[Dataset excerpt]
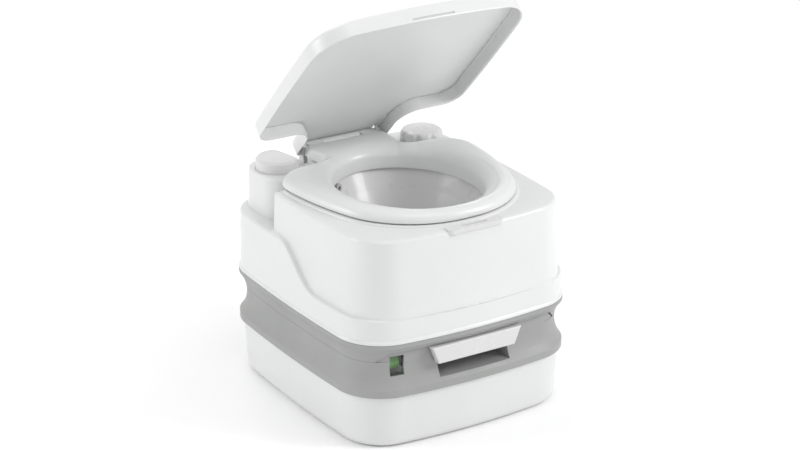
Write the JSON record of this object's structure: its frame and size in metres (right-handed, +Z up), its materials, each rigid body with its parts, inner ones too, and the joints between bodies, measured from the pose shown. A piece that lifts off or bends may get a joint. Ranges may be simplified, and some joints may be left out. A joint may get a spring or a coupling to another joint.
{
  "type": "portable toilet",
  "caption": "Two-part portable flush toilet: white seat, hinged lid and bowl over a grey-banded holding tank with a slide valve.",
  "frame": {"origin": "centre of the footprint's bounding box, on the floor", "axes": "+Z up; front with the valve handle faces -Y; +X is the right side seen from the front"},
  "size_m": [0.342, 0.382, 0.5421],
  "materials": {
    "white_shell": "satin moulded white",
    "grey_shell": "fine-grained mid grey",
    "tank_white": "satin blow-moulded white",
    "white_trim": "satin moulded white",
    "inner_plastic": "plain moulded light grey",
    "dark_plastic": "plain moulded black",
    "seal_rubber": "matt black rubber",
    "soft_rubber": "matt grey rubber",
    "green_plastic": "moulded green",
    "red_plastic": "moulded red",
    "clear_window": "clear polycarbonate",
    "steel": "bright stainless"
  },
  "bodies": {
    "lower_unit": {"waste_tank": "tank_white", "tank_cover": "grey_shell", "tank_gasket": "seal_rubber", "valve_seat": "inner_plastic", "valve_lip_seal": "seal_rubber", "valve_guide": "inner_plastic", "valve_screws": "steel", "level_window": "clear_window", "float_housing": "dark_plastic", "float_shaft_seal": "seal_rubber", "spout_collar": "dark_plastic", "spout_seal": "seal_rubber", "vent_seat": "dark_plastic", "vent_spring": "steel", "latch_guide": "grey_shell"},
    "valve": {"valve_blade": "inner_plastic", "valve_handle": "white_trim", "handle_screws": "steel"},
    "float": {"float_arm": "dark_plastic", "float_ball": "inner_plastic", "level_drum": "green_plastic", "level_red_band": "red_plastic"},
    "spout": {"pour_spout": "grey_shell"},
    "spout_cap": {"spout_cap": "dark_plastic", "spout_cap_seal": "seal_rubber"},
    "vent": {"vent_button": "grey_shell", "vent_stem_seal": "seal_rubber"},
    "latch": {"latch_slider": "white_trim"},
    "upper_unit": {"base_ring": "grey_shell", "ring_screws": "steel", "tank_floor": "inner_plastic", "latch_strike": "grey_shell", "upper_body": "white_shell", "bowl": "white_trim", "bowl_gasket": "seal_rubber", "pump_housing": "white_shell", "pump_ring": "white_shell", "bellows": "soft_rubber", "pump_base": "inner_plastic", "intake_valve": "seal_rubber", "suction_tube": "inner_plastic", "strainer": "dark_plastic", "flush_tube": "soft_rubber", "flush_nozzle": "inner_plastic", "filler_neck": "white_trim", "hinge_base": "white_trim", "hinge_screws": "steel", "hinge_pin": "steel", "lid_catch": "white_trim"},
    "pump": {"pump_head": "white_trim"},
    "filler": {"filler_cap": "white_trim", "filler_seal": "seal_rubber"},
    "seat": {"seat": "white_shell", "seat_buffers": "soft_rubber"},
    "lid": {"lid": "white_shell"}
  },
  "joints": [
    {"name": "valve_slide", "type": "slide", "parent": "lower_unit", "child": "valve", "axis": [0, -1, 0], "range_m": [0, 0.1]},
    {"name": "level_float", "type": "hinge", "parent": "lower_unit", "child": "float", "pos_m": [-0.1, -0.153, 0.113], "axis": [1, 0, 0], "range_deg": [0, 32]},
    {"name": "spout_swing", "type": "hinge", "parent": "lower_unit", "child": "spout", "pos_m": [0.118, 0.14, 0.097], "axis": [0, 0, -1], "range_deg": [0, 90]},
    {"name": "spout_cap_turn", "type": "hinge", "parent": "spout", "child": "spout_cap", "pos_m": [0.033, 0.14, 0.097], "axis": [-1, 0, 0], "range_deg": [0, 450]},
    {"name": "vent_press", "type": "slide", "parent": "lower_unit", "child": "vent", "axis": [0, 0, -1], "range_m": [0, 0.005], "stiffness_N_per_m": 600, "springref_m": -0.002, "deforming": ["vent_spring"]},
    {"name": "latch_slide", "type": "slide", "parent": "lower_unit", "child": "latch", "axis": [1, 0, 0], "range_m": [0, 0.014]},
    {"name": "unit_lift", "type": "slide", "parent": "lower_unit", "child": "upper_unit", "axis": [0, 0, 1], "range_m": [0, 0.3]},
    {"name": "pump_press", "type": "slide", "parent": "upper_unit", "child": "pump", "axis": [0, 0, -1], "range_m": [0, 0.012], "stiffness_N_per_m": 500, "springref_m": -0.004, "deforming": ["bellows"]},
    {"name": "filler_turn", "type": "hinge", "parent": "upper_unit", "child": "filler", "pos_m": [0.112, 0.12, 0.29], "axis": [0, 0, 1], "range_deg": [0, 90]},
    {"name": "seat_hinge", "type": "hinge", "parent": "upper_unit", "child": "seat", "pos_m": [0, 0.15, 0.296], "axis": [-1, 0, 0], "range_deg": [0, 85]},
    {"name": "lid_hinge", "type": "hinge", "parent": "seat", "child": "lid", "pos_m": [0, 0.15, 0.296], "axis": [-1, 0, 0], "range_deg": [-46, 50]}
  ]
}
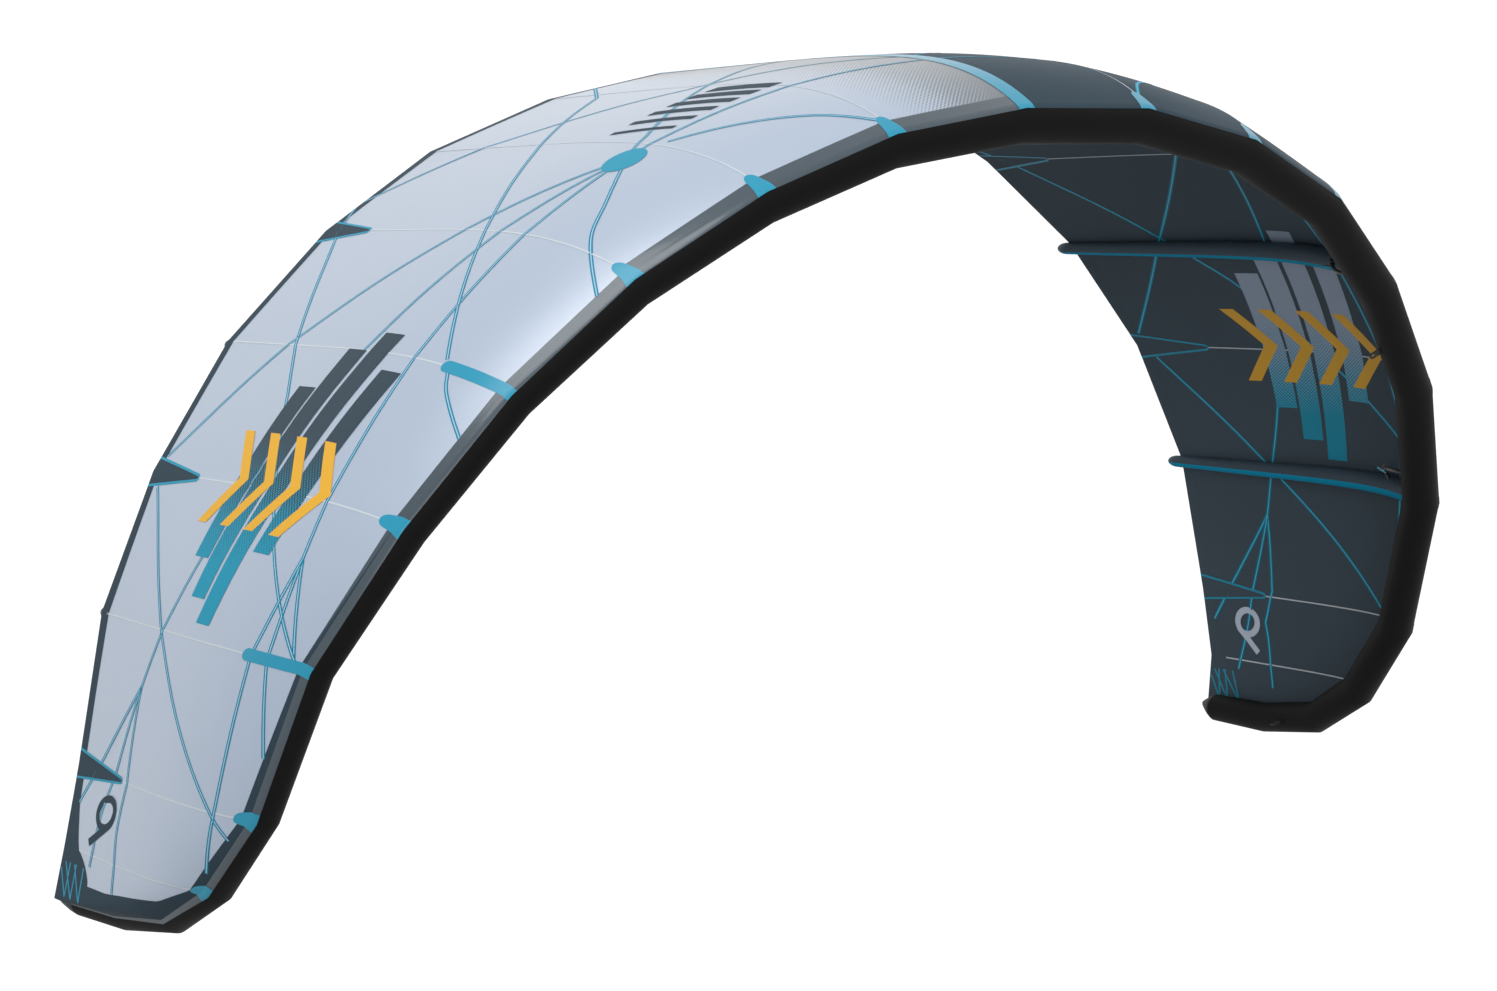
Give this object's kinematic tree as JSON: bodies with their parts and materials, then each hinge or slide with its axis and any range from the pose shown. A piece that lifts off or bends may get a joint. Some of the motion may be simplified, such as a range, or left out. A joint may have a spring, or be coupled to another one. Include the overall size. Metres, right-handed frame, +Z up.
{
  "type": "kitesurfing kite",
  "caption": "Leading edge inflatable kite in flying shape: arched canopy of cloth panels on a swept inflated tube and struts, with hoses, pinch clips, valve and line tabs.",
  "frame": {"origin": "centre of the leading edge tube at the middle seam", "axes": "-Y is the way the kite flies, +Y runs back along the struts, +X is its left wing and +Z is up"},
  "size_m": [4.3974, 1.6825, 2.3254],
  "materials": {
    "black_cloth": "matt laminated sleeve cloth",
    "slate_cloth": "matt laminated sleeve cloth",
    "pale_canopy": "coated ripstop, satin",
    "slate_canopy": "coated ripstop, satin",
    "bladder_film": "clear flexible film",
    "black_plastic": "moulded, satin",
    "teal_plastic": "moulded, satin",
    "hose_rubber": "smooth, satin",
    "webbing": "woven webbing"
  },
  "bodies": {
    "kite": {"leading_edge_sleeve_left_1": "black_cloth", "leading_edge_sleeve_left_2": "black_cloth", "leading_edge_sleeve_left_3": "black_cloth", "leading_edge_tip_left": "black_cloth", "canopy_panel_left_1": "slate_canopy", "canopy_panel_left_2": "slate_canopy", "canopy_panel_left_3": "slate_canopy", "canopy_panel_left_4": "slate_canopy", "canopy_panel_left_5": "slate_canopy", "canopy_panel_left_6": "slate_canopy", "canopy_panel_left_7": "slate_canopy", "canopy_panel_left_8": "slate_canopy", "canopy_panel_left_9": "slate_canopy", "leading_edge_sleeve_right_1": "black_cloth", "leading_edge_sleeve_right_2": "black_cloth", "leading_edge_sleeve_right_3": "black_cloth", "leading_edge_tip_right": "black_cloth", "canopy_panel_right_1": "pale_canopy", "canopy_panel_right_2": "pale_canopy", "canopy_panel_right_3": "pale_canopy", "canopy_panel_right_4": "pale_canopy", "canopy_panel_right_5": "pale_canopy", "canopy_panel_right_6": "pale_canopy", "canopy_panel_right_7": "pale_canopy", "canopy_panel_right_8": "pale_canopy", "canopy_panel_right_9": "pale_canopy", "strut_sleeve_middle": "slate_cloth", "strut_bladder_middle": "bladder_film", "inflation_hose_middle": "hose_rubber", "clip_body_middle": "black_plastic", "strut_sleeve_left_inner": "slate_cloth", "strut_bladder_left_inner": "bladder_film", "inflation_hose_left_inner": "hose_rubber", "clip_body_left_inner": "black_plastic", "strut_sleeve_right_inner": "slate_cloth", "strut_bladder_right_inner": "bladder_film", "inflation_hose_right_inner": "hose_rubber", "clip_body_right_inner": "black_plastic", "strut_sleeve_left_outer": "slate_cloth", "strut_bladder_left_outer": "bladder_film", "inflation_hose_left_outer": "hose_rubber", "clip_body_left_outer": "black_plastic", "strut_sleeve_right_outer": "slate_cloth", "strut_bladder_right_outer": "bladder_film", "inflation_hose_right_outer": "hose_rubber", "clip_body_right_outer": "black_plastic", "leading_edge_bladder": "bladder_film", "valve_base": "black_plastic", "line_tab_front_left": "webbing", "line_tab_rear_left": "webbing", "line_tab_front_right": "webbing", "line_tab_rear_right": "webbing"},
    "valve_insert": {"valve_insert": "teal_plastic"},
    "valve_cap": {"valve_cap": "black_plastic"},
    "clip_lever_middle": {"clip_lever_middle": "teal_plastic"},
    "clip_lever_left_inner": {"clip_lever_left_inner": "teal_plastic"},
    "clip_lever_right_inner": {"clip_lever_right_inner": "teal_plastic"},
    "clip_lever_left_outer": {"clip_lever_left_outer": "teal_plastic"},
    "clip_lever_right_outer": {"clip_lever_right_outer": "teal_plastic"}
  },
  "joints": [
    {"name": "valve_insert_turn", "type": "hinge", "parent": "kite", "child": "valve_insert", "pos_m": [0.22116, 0.00395, -0.01706], "axis": [-0.0587, 0.792, -0.6077], "range_deg": [0, 90]},
    {"name": "valve_cap_flip", "type": "hinge", "parent": "kite", "child": "valve_cap", "pos_m": [0.24578, 0.06233, -0.06372], "axis": [-0.0509, -0.6103, -0.7905], "range_deg": [0, 160]},
    {"name": "clip_lever_middle_open", "type": "hinge", "parent": "kite", "child": "clip_lever_middle", "pos_m": [0.08367, 0.15474, -0.00208], "axis": [0.2387, -0.6368, -0.7332], "range_deg": [0, 100]},
    {"name": "clip_lever_left_inner_open", "type": "hinge", "parent": "kite", "child": "clip_lever_left_inner", "pos_m": [1.50785, 0.3346, -0.5757], "axis": [-0.6529, -0.7401, -0.1611], "range_deg": [0, 100]},
    {"name": "clip_lever_right_inner_open", "type": "hinge", "parent": "kite", "child": "clip_lever_right_inner", "pos_m": [-1.50785, 0.3346, -0.5757], "axis": [-0.6529, 0.7401, 0.1611], "range_deg": [0, 100]},
    {"name": "clip_lever_left_outer_open", "type": "hinge", "parent": "kite", "child": "clip_lever_left_outer", "pos_m": [1.98452, 0.60981, -1.26819], "axis": [-0.6053, -0.7783, 0.1667], "range_deg": [0, 100]},
    {"name": "clip_lever_right_outer_open", "type": "hinge", "parent": "kite", "child": "clip_lever_right_outer", "pos_m": [-1.98452, 0.60981, -1.26819], "axis": [-0.6053, 0.7783, -0.1667], "range_deg": [0, 100]}
  ]
}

WHAT THE TASK REQUIRES:
Of the lines above, copy each that contains "bodies".

RESPONSE FOR THIS EXERCISE:
Write the JSON record of this object's structure: its frame and size in metres (right-handed, +Z up), its materials, each rigid body with its parts, inner ones too, and the joints between bodies, measured from the pose shown. A piece that lifts off or bends may get a joint. Ranges may be simplified, and some joints may be left out. A joint may get a spring or a coupling to another joint.
  "bodies": {
Give this object's kinematic tree as JSON: bodies with their parts and materials, then each hinge or slide with its axis and any range from the pose shown. A piece that lifts off or bends may get a joint. Some of the motion may be simplified, such as a range, or left out. A joint may have a spring, or be coupled to another one. Include the overall size. Metres, right-handed frame, +Z up.
  "bodies": {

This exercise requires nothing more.